Intrinsic motions along an enzymatic reaction trajectory

Katherine A. Henzler-Wildman1, Vu Thai1, Ming Lei1, Maria Ott3, Magnus Wolf-Watz1,6, Tim Fenn2,6, Ed Pozharski2,6, Mark A. Wilson2,6, Gregory A. Petsko2, Martin Karplus4,5, Christian G. Hübner3,6 & Dorothee Kern1

  1. Department of Biochemistry and Howard Hughes Medical Institute,
  2. Department of Biochemistry, Brandeis University, Waltham, Massachusetts 02454, USA
  3. Institute of Physics, Martin Luther-University Halle-Wittenberg, D-06120 Halle, Germany
  4. Department of Chemistry and Chemical Biology, Harvard University, Cambridge, Massachusetts 02138, USA
  5. Laboratoire de Chimie Biophysique, ISIS, Université Louis Pasteur, F-67000 Strasbourg, France
  6. Present addresses: University of Umeå, Department of Chemistry, SE-90187 Umeå, Sweden (M.W.-W.); Departments of Molecular and Cellular Physiology and Howard Hughes Medical Institute, Stanford University, Stanford, California 94305, USA (T.F.); Department of Pharmaceutical Sciences, University of Maryland, Baltimore, Maryland 21201, USA (E.P.); Department of Biochemistry and the Redox Biology Center, University of Nebraska, Lincoln, Nebraska 68588, USA (M.A.W.); University at Lübeck, Institute of Physics, 23538 Lübeck, Germany (C.G.H.).

Correspondence to: Christian G. Hübner3,6Dorothee Kern1 Correspondence and requests for materials should be addressed to D.K. (Email: dkern@brandeis.edu) or C.G.H. (Email: huebner@physik.uni-luebeck.de).
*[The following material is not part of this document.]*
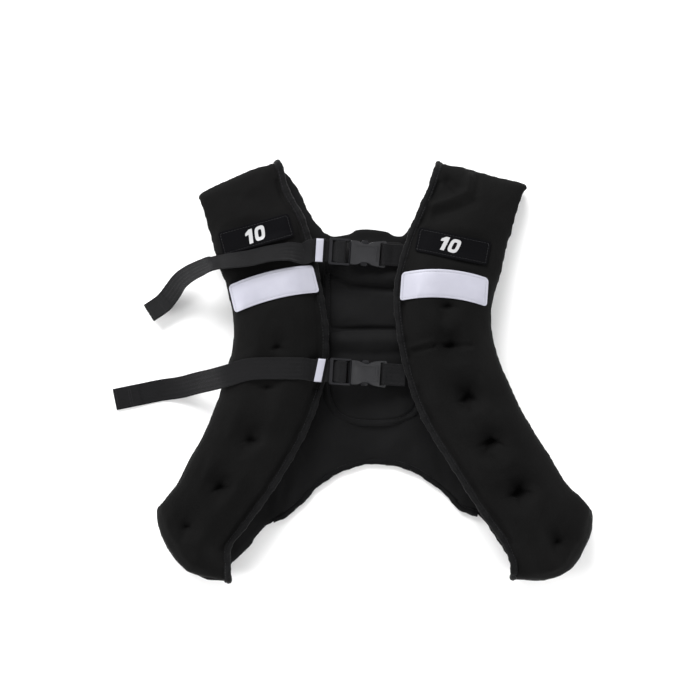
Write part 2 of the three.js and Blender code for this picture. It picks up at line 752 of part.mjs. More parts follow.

The mechanisms by which enzymes achieve extraordinary rate acceleration and specificity have long been of key interest in biochemistry. It is generally recognized that substrate binding coupled to conformational changes of the substrate–enzyme complex aligns the reactive groups in an optimal environment for efficient chemistry. Although chemical mechanisms have been elucidated for many enzymes, the question of how enzymes achieve the catalytically competent state has only recently become approachable by experiment and computation. Here we show crystallographic evidence for conformational substates along the trajectory towards the catalytically competent 'closed' state in the ligand-free form of the enzyme adenylate kinase. Molecular dynamics simulations indicate that these partially closed conformations are sampled in nanoseconds, whereas nuclear magnetic resonance and single-molecule fluorescence resonance energy transfer reveal rare sampling of a fully closed conformation occurring on the microsecond-to-millisecond timescale. Thus, the larger-scale motions in substrate-free adenylate kinase are not random, but preferentially follow the pathways that create the configuration capable of proficient chemistry. Such preferred directionality, encoded in the fold, may contribute to catalysis in many enzymes.